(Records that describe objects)
++++++++++

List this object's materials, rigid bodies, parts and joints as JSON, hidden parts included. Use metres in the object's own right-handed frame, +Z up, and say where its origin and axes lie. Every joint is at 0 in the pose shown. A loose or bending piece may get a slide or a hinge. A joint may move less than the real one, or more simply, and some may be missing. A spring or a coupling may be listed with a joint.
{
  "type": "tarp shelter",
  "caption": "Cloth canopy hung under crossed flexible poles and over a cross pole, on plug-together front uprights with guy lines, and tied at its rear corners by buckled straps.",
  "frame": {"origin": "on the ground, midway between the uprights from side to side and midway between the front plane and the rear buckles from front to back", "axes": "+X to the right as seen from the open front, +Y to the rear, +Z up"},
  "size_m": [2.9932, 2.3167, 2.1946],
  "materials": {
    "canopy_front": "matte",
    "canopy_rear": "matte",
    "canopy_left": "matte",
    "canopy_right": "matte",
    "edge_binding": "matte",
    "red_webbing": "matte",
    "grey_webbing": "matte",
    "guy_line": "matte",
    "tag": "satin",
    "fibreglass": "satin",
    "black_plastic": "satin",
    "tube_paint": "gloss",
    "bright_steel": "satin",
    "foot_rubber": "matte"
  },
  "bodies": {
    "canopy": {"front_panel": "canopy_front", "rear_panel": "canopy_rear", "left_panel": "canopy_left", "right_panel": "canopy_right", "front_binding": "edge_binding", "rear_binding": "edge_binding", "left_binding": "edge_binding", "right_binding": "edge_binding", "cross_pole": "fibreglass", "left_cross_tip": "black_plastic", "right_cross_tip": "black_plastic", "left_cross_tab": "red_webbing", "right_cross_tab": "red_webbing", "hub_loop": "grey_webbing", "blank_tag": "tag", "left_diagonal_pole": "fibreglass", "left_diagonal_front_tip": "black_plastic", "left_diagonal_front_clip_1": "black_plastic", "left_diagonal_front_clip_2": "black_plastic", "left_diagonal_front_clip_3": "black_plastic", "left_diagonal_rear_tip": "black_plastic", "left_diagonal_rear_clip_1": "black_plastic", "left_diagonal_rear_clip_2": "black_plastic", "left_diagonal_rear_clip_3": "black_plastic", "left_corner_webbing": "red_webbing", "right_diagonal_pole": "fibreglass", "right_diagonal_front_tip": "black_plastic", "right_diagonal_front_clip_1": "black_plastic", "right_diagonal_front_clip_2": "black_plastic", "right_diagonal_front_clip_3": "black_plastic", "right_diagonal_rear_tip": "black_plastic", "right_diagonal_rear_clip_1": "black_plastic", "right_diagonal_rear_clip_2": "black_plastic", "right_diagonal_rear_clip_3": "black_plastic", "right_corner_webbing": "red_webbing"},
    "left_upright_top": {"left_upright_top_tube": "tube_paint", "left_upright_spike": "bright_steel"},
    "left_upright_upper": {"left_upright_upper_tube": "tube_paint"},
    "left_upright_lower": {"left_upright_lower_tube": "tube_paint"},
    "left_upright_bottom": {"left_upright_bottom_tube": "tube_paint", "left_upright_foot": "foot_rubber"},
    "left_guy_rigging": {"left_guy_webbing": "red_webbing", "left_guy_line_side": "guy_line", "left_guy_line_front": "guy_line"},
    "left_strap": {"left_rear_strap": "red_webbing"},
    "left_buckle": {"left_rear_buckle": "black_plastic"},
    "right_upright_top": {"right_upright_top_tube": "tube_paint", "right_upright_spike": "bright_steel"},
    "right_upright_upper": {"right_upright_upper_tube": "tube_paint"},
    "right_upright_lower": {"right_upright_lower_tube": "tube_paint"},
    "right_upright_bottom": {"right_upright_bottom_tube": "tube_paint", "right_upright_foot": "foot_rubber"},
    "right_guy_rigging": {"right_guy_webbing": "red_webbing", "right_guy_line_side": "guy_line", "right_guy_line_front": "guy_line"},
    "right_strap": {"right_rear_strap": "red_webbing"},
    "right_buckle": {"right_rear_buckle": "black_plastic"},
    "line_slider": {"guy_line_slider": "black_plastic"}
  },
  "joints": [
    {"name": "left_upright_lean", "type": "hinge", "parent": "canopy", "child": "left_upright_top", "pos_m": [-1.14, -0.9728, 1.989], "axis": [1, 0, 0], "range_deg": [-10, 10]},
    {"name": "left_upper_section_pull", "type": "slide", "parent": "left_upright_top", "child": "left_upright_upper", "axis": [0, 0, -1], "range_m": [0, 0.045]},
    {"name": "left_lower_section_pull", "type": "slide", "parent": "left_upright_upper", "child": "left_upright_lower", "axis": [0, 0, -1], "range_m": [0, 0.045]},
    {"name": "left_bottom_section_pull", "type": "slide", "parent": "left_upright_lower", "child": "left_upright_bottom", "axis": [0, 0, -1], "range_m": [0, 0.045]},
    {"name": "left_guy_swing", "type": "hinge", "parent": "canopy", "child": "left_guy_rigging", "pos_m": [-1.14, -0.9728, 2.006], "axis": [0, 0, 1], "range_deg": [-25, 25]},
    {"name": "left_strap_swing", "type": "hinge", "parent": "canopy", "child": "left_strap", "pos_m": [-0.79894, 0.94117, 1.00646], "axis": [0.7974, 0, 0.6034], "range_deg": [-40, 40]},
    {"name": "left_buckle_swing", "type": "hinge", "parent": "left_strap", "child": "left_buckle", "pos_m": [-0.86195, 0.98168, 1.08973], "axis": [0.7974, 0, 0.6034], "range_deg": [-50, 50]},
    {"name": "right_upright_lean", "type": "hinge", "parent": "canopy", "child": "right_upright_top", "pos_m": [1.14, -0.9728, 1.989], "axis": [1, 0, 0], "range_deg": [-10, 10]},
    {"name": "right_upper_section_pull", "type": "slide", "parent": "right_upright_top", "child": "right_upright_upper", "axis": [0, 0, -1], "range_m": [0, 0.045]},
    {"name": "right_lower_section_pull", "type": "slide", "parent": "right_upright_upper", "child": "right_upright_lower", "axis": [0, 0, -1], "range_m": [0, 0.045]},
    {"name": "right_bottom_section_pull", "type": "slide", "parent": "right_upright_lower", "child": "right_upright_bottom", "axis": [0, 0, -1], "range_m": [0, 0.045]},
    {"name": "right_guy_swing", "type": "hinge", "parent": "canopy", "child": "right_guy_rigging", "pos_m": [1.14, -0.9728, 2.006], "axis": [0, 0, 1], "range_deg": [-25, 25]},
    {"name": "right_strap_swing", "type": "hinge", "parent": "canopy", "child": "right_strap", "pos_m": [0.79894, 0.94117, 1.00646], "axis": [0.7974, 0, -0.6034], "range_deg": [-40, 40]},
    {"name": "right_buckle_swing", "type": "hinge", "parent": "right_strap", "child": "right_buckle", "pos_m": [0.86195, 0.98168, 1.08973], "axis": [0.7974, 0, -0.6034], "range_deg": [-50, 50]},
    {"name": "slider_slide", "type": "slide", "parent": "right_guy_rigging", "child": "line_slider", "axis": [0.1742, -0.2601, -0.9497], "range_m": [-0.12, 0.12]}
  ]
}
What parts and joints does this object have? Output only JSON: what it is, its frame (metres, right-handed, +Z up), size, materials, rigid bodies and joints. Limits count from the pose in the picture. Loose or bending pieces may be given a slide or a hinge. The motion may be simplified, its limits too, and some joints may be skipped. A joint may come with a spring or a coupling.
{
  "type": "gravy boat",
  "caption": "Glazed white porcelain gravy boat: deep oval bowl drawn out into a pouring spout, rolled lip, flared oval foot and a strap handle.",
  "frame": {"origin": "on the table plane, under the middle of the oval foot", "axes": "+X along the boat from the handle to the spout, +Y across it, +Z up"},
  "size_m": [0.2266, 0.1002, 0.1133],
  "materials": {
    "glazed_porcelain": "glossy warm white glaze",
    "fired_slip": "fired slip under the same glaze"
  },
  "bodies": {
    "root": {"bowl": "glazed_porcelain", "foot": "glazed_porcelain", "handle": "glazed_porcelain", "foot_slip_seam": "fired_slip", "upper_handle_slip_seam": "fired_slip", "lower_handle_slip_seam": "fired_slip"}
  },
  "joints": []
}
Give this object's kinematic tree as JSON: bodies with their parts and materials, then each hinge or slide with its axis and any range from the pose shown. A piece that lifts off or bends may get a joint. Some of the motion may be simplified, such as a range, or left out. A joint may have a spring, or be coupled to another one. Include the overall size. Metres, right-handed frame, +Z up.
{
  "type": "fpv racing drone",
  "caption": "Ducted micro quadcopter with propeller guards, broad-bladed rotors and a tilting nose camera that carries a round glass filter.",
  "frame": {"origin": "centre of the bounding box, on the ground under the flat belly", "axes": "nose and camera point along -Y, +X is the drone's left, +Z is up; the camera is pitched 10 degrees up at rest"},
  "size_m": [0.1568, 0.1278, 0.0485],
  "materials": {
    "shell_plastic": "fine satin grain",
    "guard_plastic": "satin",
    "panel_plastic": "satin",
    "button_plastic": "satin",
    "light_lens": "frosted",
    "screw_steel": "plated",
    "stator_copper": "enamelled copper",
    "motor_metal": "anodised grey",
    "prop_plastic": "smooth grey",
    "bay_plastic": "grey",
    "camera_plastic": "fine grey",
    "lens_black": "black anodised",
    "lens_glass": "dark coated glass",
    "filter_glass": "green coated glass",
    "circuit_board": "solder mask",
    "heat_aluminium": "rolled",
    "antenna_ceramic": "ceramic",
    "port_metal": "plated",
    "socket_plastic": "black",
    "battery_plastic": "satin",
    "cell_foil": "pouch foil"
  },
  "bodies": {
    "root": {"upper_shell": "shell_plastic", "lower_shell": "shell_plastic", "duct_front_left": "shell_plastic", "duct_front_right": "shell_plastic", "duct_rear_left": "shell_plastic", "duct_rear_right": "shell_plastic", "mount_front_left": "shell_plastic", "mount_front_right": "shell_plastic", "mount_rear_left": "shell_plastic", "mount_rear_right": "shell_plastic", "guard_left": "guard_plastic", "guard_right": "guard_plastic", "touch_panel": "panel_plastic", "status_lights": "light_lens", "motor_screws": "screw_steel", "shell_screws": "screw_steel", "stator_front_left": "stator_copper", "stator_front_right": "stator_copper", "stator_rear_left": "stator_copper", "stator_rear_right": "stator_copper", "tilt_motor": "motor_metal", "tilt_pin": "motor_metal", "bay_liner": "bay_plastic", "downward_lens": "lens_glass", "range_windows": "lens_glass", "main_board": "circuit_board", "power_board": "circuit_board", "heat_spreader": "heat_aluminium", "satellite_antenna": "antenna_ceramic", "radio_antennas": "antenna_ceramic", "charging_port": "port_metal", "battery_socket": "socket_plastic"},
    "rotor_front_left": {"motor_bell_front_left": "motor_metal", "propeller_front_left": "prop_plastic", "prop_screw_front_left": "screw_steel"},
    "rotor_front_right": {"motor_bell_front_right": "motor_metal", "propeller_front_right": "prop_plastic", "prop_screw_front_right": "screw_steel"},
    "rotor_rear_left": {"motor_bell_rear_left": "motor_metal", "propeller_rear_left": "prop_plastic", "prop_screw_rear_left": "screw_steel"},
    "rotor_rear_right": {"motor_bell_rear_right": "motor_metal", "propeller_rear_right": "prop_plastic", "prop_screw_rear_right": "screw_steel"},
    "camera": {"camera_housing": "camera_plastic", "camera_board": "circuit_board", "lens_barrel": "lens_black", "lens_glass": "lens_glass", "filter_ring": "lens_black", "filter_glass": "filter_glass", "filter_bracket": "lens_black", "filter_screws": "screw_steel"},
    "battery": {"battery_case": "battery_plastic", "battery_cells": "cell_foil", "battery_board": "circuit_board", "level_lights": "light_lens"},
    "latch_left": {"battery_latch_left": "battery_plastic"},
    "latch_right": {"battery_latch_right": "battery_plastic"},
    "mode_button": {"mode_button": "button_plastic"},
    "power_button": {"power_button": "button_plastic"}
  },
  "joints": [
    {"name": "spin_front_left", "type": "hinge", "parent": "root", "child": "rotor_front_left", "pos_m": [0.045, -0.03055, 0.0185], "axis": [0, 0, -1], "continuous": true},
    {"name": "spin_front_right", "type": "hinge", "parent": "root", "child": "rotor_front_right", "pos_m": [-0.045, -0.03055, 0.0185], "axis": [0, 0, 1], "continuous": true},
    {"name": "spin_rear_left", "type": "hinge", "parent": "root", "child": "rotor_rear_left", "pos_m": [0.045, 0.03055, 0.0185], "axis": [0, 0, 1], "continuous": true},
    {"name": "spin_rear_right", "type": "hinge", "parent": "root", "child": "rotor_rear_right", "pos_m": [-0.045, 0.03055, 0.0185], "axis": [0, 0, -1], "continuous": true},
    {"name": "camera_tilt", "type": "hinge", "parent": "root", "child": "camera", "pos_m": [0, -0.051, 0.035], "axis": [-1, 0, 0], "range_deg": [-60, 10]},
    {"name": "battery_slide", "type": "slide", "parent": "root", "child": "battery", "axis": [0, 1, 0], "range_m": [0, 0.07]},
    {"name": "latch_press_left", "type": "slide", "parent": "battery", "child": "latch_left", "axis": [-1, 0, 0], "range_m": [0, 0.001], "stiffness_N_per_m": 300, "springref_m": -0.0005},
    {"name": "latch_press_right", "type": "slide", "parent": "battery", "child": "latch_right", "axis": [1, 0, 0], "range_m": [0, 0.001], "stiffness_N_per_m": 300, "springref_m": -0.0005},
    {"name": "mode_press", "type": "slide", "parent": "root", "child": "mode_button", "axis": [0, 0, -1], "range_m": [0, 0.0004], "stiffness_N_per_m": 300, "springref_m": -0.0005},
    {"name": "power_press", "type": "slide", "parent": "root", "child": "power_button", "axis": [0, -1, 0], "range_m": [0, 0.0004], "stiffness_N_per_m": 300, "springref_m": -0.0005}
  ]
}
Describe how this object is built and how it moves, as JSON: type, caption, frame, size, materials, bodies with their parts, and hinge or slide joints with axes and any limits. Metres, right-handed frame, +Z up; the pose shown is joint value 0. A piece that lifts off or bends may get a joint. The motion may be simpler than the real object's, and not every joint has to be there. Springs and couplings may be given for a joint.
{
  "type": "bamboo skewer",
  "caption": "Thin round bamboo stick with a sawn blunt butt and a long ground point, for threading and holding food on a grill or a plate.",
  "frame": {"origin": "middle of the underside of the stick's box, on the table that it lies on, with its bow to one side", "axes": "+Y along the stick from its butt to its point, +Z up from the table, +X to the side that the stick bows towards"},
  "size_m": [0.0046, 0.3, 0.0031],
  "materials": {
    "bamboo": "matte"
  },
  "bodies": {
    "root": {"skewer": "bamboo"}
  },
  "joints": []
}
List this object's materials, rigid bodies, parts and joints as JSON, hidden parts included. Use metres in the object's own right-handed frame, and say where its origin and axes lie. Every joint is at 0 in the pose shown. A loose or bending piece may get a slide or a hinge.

++++++++++

## Exercise instructions
Repeat only the stretch of lines that opens with the line containing "Describe how this" and closes with the final line of the entries, both included, exactly as written.

## Response to this exercise
Describe how this object is built and how it moves, as JSON: type, caption, frame, size, materials, bodies with their parts, and hinge or slide joints with axes and any limits. Metres, right-handed frame, +Z up; the pose shown is joint value 0. A piece that lifts off or bends may get a joint. The motion may be simpler than the real object's, and not every joint has to be there. Springs and couplings may be given for a joint.
{
  "type": "bamboo skewer",
  "caption": "Thin round bamboo stick with a sawn blunt butt and a long ground point, for threading and holding food on a grill or a plate.",
  "frame": {"origin": "middle of the underside of the stick's box, on the table that it lies on, with its bow to one side", "axes": "+Y along the stick from its butt to its point, +Z up from the table, +X to the side that the stick bows towards"},
  "size_m": [0.0046, 0.3, 0.0031],
  "materials": {
    "bamboo": "matte"
  },
  "bodies": {
    "root": {"skewer": "bamboo"}
  },
  "joints": []
}
List this object's materials, rigid bodies, parts and joints as JSON, hidden parts included. Use metres in the object's own right-handed frame, and say where its origin and axes lie. Every joint is at 0 in the pose shown. A loose or bending piece may get a slide or a hinge.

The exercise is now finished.